When I have to, I bring my son with me to the supermarket. One little activity that makes it all bearable (for the both of us) is a game we play in which we spot the junkiest of the junk food. This is pretty easy with junk food targeted to children, as it is usually resplendent with all manner of cartoon characters and carnival-like colors. But with junk food geared towards adults, it is a little trickier. I usually bring my son over to the energy drink aisle and show him all manner of drinks in shiny cans and bottles with claw marks and flames. I explain, as I always do, that these are the sorts of things that draw adults in to such products. To him, they are not so appealing…at least not yet.
But these highly caffeinated energy drinks are hugely popular with adults, and teenagers alike, and they are not all that good for you. Recent reports allege that a 14-year-old Maryland girl died for heart arrhythmia after drinking two 24-ounce cans of Monster Energy, a hugely popular energy drink. A lawsuit was filed against Monster (a suitable name in this case) claiming that the company failed to warn of the potential risks of this drink.
And what are those risks? Most of it has to do with the excessive amounts of caffeine in these popular energy drinks. The amount of caffeine in energy drinks is hard to pin down, because many are marketed as supplements, rather than as foods, allowing them to wiggle around FDA regulations and labeling laws. The FDA does not allow soda to have more than 0.02 percent caffeine, but energy drinks aren’t subject to this limit. When consumed in large quantities, caffeine can pose risks to anyone, especially young people and people with existing heart problems. And as anyone who has had too much coffee knows, caffeine interferes with sleep; it can cause anxiety, raise heartbeats and increase the risk of dehydration. Health and nutritional experts have long been critical of such energy drinks warning of the many dangers associated with even moderate consumption for young people. In 2011, the Journal of Pediatrics published a report titled “Health Effects of Energy Drinks on Children, Adolescents, and Young Adults” warning that the consequences included “palpitations, seizures, strokes, and even sudden death.”

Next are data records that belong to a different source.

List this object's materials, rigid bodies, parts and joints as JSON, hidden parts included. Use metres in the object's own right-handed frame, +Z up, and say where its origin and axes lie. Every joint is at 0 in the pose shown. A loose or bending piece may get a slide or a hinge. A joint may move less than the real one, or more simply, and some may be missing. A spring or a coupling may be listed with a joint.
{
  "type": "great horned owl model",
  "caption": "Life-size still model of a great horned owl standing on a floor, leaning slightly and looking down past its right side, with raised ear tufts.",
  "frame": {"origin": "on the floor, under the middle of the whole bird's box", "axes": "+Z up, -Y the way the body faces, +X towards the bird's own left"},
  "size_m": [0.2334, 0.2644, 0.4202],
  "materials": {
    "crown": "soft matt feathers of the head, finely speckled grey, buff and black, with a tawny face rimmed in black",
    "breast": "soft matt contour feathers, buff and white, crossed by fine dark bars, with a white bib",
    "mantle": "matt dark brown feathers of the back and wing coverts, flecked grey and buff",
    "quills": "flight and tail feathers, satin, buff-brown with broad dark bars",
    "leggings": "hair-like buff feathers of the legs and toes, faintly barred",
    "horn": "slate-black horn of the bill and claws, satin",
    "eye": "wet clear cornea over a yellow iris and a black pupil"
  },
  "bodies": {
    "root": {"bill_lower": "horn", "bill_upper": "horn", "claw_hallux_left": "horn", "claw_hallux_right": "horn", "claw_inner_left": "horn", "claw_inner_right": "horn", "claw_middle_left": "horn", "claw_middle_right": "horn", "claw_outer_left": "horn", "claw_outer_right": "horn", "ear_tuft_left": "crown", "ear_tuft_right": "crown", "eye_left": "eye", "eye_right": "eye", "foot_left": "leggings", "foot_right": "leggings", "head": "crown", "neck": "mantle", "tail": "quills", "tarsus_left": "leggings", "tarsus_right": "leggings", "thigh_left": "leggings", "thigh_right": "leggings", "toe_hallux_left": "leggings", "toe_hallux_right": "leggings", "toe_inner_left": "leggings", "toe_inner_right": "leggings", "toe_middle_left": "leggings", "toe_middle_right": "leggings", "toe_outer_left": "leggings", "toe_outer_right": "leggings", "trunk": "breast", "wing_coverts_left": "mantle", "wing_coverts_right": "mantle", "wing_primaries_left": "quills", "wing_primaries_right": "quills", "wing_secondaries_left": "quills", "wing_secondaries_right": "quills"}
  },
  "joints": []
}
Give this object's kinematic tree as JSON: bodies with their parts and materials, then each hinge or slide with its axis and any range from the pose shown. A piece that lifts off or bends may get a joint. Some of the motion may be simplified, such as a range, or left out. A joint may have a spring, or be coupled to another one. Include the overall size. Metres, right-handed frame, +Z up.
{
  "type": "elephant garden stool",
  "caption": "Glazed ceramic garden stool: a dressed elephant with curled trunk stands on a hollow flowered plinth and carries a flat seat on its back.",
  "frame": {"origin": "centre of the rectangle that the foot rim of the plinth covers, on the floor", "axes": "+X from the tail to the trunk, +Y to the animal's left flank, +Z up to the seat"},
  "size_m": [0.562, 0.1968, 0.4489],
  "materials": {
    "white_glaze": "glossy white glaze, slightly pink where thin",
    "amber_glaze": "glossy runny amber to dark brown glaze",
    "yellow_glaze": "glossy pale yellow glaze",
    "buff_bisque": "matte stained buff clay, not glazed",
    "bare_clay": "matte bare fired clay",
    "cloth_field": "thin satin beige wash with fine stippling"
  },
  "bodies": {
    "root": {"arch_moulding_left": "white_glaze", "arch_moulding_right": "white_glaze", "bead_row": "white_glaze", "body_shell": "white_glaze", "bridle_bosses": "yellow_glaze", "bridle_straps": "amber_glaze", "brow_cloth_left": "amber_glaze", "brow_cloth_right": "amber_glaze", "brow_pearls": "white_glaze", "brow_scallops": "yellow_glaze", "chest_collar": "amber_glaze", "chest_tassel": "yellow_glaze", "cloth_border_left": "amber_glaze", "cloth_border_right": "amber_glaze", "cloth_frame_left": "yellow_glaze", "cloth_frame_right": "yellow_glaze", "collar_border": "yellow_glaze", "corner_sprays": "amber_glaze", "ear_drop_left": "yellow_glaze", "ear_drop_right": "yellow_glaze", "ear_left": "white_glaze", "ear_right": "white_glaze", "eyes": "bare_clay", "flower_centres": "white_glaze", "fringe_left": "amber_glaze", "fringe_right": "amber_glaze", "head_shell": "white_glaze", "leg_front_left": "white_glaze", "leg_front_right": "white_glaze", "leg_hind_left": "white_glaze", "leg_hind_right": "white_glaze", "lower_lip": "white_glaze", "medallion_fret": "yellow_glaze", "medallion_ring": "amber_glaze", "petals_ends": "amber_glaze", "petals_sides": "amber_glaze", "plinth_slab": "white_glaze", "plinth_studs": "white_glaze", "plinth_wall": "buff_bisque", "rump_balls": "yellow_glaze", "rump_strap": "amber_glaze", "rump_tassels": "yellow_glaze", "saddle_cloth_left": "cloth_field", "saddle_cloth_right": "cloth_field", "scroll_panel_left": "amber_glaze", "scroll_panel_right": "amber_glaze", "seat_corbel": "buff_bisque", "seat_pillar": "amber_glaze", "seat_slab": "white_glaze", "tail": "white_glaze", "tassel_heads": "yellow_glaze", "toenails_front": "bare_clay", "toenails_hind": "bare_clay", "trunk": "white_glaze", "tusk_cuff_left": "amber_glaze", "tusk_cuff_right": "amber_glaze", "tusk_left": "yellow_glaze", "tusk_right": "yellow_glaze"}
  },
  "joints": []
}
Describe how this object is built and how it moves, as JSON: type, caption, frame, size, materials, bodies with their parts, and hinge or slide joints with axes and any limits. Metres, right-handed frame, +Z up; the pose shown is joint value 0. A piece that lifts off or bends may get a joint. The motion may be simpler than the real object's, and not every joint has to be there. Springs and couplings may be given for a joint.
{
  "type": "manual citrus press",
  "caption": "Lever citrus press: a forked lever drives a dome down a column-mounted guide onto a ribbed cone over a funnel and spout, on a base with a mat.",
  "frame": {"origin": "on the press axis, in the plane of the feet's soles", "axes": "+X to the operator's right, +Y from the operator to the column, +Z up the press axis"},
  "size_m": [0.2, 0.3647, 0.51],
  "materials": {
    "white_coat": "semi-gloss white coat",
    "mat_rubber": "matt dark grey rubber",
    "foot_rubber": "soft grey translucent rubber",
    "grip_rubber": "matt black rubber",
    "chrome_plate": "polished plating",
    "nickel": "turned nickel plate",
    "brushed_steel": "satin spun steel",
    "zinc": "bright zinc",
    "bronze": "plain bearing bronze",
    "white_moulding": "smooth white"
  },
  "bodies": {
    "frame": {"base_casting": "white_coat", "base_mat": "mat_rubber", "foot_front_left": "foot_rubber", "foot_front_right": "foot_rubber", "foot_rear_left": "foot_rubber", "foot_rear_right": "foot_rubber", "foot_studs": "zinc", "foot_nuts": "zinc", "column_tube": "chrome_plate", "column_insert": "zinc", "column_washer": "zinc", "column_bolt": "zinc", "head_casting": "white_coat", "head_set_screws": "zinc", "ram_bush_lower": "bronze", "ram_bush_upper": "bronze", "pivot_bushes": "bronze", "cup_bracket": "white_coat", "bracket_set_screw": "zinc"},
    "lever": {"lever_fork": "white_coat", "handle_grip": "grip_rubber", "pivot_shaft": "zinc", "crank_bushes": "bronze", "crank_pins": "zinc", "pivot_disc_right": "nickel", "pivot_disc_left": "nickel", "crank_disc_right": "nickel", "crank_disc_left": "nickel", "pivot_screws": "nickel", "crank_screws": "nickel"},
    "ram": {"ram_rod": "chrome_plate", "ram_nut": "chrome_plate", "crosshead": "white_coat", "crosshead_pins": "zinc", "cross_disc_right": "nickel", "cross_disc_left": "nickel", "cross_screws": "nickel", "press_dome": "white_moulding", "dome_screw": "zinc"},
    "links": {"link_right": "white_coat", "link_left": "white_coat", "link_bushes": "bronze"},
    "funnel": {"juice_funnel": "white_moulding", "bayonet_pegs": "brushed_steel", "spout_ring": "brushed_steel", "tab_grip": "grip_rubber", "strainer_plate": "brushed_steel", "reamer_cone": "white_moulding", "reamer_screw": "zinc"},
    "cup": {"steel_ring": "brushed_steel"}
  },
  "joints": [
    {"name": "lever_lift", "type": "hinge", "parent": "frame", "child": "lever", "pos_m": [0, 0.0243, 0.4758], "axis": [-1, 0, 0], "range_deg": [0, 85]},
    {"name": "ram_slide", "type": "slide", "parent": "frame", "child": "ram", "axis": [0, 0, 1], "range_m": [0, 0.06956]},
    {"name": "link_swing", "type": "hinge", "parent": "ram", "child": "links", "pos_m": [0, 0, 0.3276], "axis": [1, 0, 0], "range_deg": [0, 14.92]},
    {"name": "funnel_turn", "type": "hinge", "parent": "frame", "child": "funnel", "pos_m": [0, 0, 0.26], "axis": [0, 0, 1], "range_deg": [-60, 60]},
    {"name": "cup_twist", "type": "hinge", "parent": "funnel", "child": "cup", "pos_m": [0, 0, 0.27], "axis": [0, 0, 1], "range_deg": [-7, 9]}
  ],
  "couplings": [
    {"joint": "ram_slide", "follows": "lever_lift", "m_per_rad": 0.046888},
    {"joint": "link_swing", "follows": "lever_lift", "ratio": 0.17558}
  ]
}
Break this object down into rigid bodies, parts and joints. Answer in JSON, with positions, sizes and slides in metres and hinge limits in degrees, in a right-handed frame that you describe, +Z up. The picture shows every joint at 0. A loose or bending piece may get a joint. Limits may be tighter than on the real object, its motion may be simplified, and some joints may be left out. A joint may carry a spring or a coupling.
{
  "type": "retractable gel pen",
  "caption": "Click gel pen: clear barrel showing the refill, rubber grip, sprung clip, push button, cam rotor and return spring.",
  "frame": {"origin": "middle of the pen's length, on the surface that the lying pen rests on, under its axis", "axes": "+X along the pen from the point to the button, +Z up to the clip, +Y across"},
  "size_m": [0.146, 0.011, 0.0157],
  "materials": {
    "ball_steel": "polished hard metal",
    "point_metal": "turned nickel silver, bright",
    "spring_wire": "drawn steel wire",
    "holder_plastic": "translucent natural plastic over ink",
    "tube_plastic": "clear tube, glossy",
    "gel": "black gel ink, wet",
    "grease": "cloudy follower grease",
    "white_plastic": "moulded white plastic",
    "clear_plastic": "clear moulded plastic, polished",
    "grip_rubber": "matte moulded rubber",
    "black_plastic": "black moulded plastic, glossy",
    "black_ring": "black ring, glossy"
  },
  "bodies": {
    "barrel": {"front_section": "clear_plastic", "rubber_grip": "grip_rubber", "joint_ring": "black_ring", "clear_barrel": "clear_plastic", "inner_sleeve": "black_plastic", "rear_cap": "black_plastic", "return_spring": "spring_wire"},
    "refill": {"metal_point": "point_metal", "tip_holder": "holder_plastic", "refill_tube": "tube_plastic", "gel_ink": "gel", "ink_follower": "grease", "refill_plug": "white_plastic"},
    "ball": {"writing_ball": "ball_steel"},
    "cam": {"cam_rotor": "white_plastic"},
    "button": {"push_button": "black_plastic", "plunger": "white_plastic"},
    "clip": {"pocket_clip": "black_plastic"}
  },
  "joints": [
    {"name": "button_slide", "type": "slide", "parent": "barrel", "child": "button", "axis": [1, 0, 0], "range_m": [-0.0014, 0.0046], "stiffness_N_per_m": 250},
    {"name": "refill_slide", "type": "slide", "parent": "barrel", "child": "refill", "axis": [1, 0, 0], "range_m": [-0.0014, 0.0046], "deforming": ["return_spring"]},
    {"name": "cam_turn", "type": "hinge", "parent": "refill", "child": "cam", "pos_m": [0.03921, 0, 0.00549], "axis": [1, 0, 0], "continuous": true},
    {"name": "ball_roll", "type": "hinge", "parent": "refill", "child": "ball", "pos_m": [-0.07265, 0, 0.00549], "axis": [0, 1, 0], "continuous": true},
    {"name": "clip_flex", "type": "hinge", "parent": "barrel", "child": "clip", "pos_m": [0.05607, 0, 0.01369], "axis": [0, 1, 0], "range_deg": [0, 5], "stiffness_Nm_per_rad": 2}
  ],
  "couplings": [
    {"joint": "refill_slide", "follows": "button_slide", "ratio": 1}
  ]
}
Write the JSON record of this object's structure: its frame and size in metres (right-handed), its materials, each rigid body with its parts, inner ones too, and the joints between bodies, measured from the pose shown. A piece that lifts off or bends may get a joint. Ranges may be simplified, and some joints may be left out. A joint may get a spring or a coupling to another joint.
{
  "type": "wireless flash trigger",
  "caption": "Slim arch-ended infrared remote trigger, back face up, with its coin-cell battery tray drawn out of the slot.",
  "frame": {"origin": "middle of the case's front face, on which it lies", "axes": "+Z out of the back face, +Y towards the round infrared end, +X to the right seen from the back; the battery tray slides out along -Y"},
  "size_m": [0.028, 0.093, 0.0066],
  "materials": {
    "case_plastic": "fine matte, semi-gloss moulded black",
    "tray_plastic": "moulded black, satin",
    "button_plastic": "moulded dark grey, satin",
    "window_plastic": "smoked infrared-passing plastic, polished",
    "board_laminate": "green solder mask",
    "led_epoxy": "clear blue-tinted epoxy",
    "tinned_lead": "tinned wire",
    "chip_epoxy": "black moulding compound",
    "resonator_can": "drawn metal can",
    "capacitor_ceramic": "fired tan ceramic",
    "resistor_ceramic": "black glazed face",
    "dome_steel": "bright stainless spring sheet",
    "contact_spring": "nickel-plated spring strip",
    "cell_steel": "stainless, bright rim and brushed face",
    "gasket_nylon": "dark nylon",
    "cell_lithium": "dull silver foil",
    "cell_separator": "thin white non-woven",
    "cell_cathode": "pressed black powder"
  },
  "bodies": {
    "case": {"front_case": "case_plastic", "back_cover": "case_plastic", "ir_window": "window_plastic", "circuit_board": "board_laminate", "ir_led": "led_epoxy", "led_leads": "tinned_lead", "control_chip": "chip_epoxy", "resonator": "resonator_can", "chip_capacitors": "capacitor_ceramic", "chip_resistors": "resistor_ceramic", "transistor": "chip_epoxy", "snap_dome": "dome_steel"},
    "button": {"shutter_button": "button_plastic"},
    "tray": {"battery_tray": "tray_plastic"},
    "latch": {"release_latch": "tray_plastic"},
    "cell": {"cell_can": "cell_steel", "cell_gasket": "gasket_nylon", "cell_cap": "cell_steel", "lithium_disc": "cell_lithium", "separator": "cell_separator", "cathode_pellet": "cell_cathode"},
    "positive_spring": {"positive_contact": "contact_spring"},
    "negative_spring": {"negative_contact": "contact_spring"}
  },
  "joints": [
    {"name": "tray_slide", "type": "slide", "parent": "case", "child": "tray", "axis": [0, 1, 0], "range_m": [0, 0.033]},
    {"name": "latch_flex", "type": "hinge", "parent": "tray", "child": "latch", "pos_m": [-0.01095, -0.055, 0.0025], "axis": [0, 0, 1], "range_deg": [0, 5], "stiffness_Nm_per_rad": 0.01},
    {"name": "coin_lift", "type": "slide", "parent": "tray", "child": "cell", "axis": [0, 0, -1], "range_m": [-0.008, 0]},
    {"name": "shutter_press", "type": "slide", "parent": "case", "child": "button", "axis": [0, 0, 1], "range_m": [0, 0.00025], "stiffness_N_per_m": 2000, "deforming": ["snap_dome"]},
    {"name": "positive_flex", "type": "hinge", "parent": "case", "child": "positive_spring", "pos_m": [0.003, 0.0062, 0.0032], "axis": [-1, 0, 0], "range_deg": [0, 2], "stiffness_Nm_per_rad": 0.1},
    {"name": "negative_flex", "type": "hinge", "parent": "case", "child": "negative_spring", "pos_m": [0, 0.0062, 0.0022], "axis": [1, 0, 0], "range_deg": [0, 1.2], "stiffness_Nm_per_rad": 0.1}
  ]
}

Calls for bans of such energy drinks, along with lawsuits, have gained volume in the last few years, and are fueled by reports and incidents such as the ones mentioned above. How do you feel about such products making it into young hands? Should the companies who make such products be held responsible for the results of the overconsumption, or adverse effects, of their products? Should parents be keeping such items out of the hands on their children?